Why the raise? Two words: popular vote. As we and everyone who can read knows, Clinton has no shot of closing Obama’s pledged-delegate lead. Her candidacy therefore depends on convincing superdelegates to vote for her despite that lead. But vague claims of “electability” aren’t enough. She needs numbers on her side, and the popular vote is her last shot at beating Obama by a legitimate metric. With Pennsylvania under her belt—the primary netted her a little more than 200,000 votes—Clinton now trails Obama by about 500,000, according to RealClearPolitics. And that’s before the spin. If you count Florida’s and Michigan’s votes, which she no doubt will, Obama’s popular-vote lead shrinks to about 100,000. Whether or not she closes that gap, she’s close enough to argue that they’re tied.
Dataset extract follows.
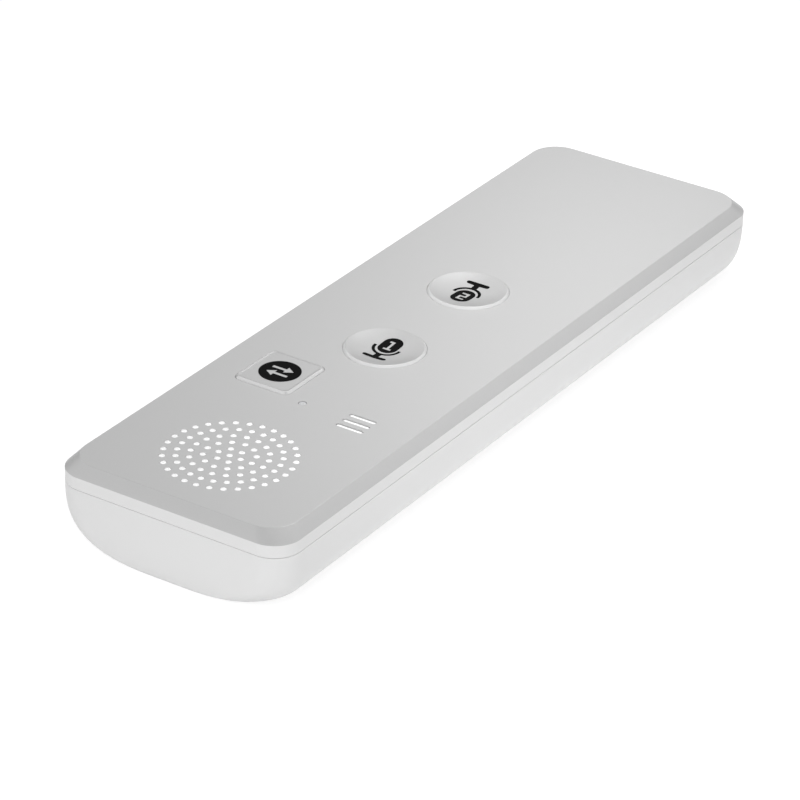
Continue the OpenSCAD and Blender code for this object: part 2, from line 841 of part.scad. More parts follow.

Plus, this buys Clinton time to push her other talking points: She wins “big states” (which of course has no discernable bearing on general-election viability). She commands coalitions necessary to win the presidency in November. She is more “electable” than Obama against McCain. These arguments don’t hold much water in the face of electoral math, but, then again, superdelegates aren’t quite rational creatures.

Unfortunately, Clinton is still broke. FEC reports released yesterday showed that her campaign started April in the red, and that was before the Pennsylvania advertising blitzkrieg. Once the networks called the state for Clinton, a spokesman fired off an e-mail announcing she had raised hundreds of thousands of dollars in 20 minutes. The number was up to $2.5 million as of 11:30 p.m. That’s good news, but remember that every Clinton fundraising number has been methodically eclipsed by the Obama money machine. Who knows: This time could be different.

Next up: Indiana. Recent polls are indecisive, but Clinton has reason to fear Obama in the Hoosier State, where basketball chops are as important as stimulus packages. North Carolina, meanwhile, is about as suspenseful as a double-headed coin toss.